I decided to take on the cooking of the turkey, although I had almost never cooked anything beyond scrambled eggs. I had no role models, either — my mother hated cooking and was lousy at it. Even more important, I had always been a total spaz, with no grounding in the real world whatsoever: I had lousy handwriting, couldn’t type and had no athletic ability or sense of balance or coordination. I couldn’t draw or sing or knit or really do anything with my hands. I was so frustrated with my lack of hand-eye coordination that I used to have dreams about cutting off my hands.
But I figured that since I had been a decent chemistry student and could read and follow directions, I would venture to make the main course for the holiday. Given my appalling lack of experience, I can’t imagine where I got the courage to try; but then, this was the first time in my life that I’d felt like a whole human being, not just the academic performance machine who skipped two grades to the delight of her parents.
So I cooked the bird, and it came out fine. What’s more, I had somewhere in my childhood encountered an interesting stuffing that involved nuts and dried apricots, and I managed to reconstruct a decent simulacrum simply by checking out other recipes along the same lines and intuiting what I might do to arrive at a similar outcome.
It was an amazing experience. I learned from it that the preparing of food could be a sensory experience (slathering that turkey skin with butter!), that shopping for ingredients, particularly in the terrific ethnic markets of Toronto, was fun, and akin to assembling tubes of paint for a painting. I learned that cooking food could be a sensual experience (the smells and sounds of sautéeing butter and almonds), that making a meal for folks you liked and cared about was a way of expressing pleasure in their company and winning their affections. I learned that sharing a meal was a way for peers and co-equals to enjoy one another.
I learned that figuring out how to make the imaginative leap from food you thought about eating to food you actually cooked involved a kind of artistic fulfillment — a way to make manifest something you previously carried around solely in your head.
I had been the sort of girl nerd who scored high on objective tests but could never figure out how to put on makeup or do my hair or sew. But it turned out I could cook. I had at last found an outlet for my physical nature that didn’t involve swimming, horses or necessarily, in any direct sense, boys.
I remained a spaz, though — there was no crossover from one kind of dexterity to another. I have never cast off the entirely inadvertent slapstick physical comedy routines. People who meet me to this day are surprised that I can cook — for I still can’t draw a straight line with a ruler, can’t fold a towel so it has right angles, can’t parallel park when I’m tired.
Now, almost 30 years later, if I were to re-create that Thanksgiving dinner in San Francisco, I am sure it would taste far better than what I cooked up in the communal kitchen on the 19th floor of that International Style building in downtown Toronto.
I could use a free-range turkey — humanely raised and organically fed in the Sierra foothills.

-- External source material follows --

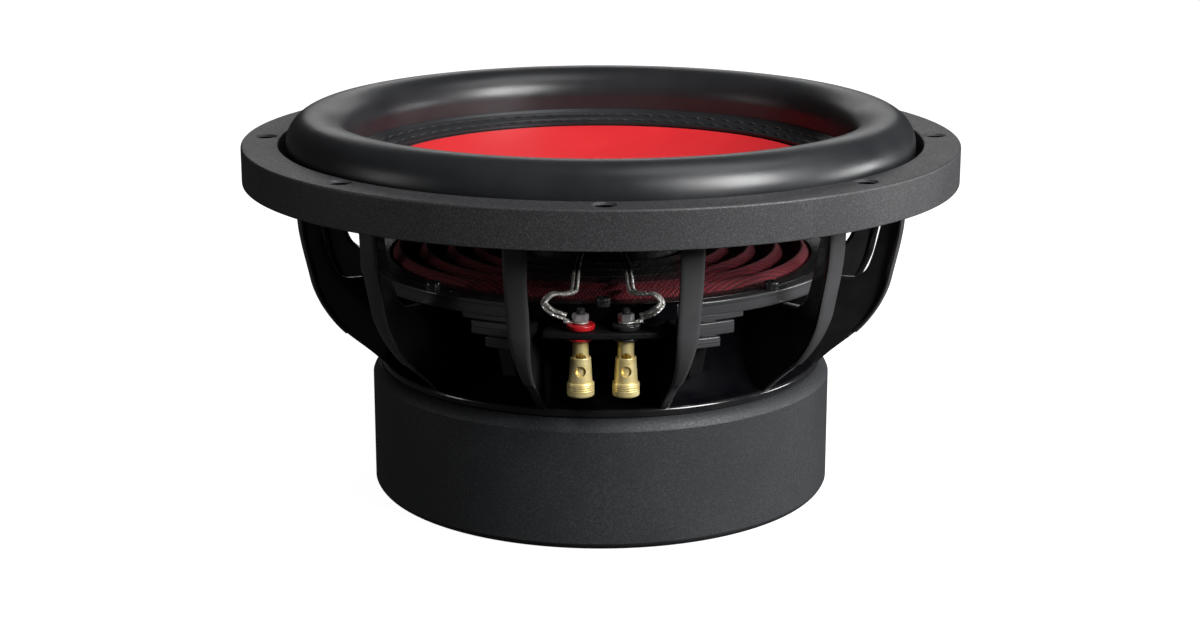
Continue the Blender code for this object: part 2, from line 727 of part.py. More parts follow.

I might be able to purchase biodynamically farmed apricots imported (perhaps) from the foothills of the Himalayas under fair-trade practices, or almonds from heirloom varietals grown only in certain orchards on select hectares in the Sacramento Valley. The bread crumbs would probably come from an artisan bakery that routinely carries four kinds of baguettes, the butter from happy cows living on family farms in West Marin, cows whose existence not only helps preserve the Bay Area’s greenbelt but provides a healthy livelihood for people in recovery.
But as we all know, there’s a special sweetness to the first time, particularly when it works out so well. And that Thanksgiving remains the only one, perhaps, where I truly gave thanks, and knew what I was thankful for.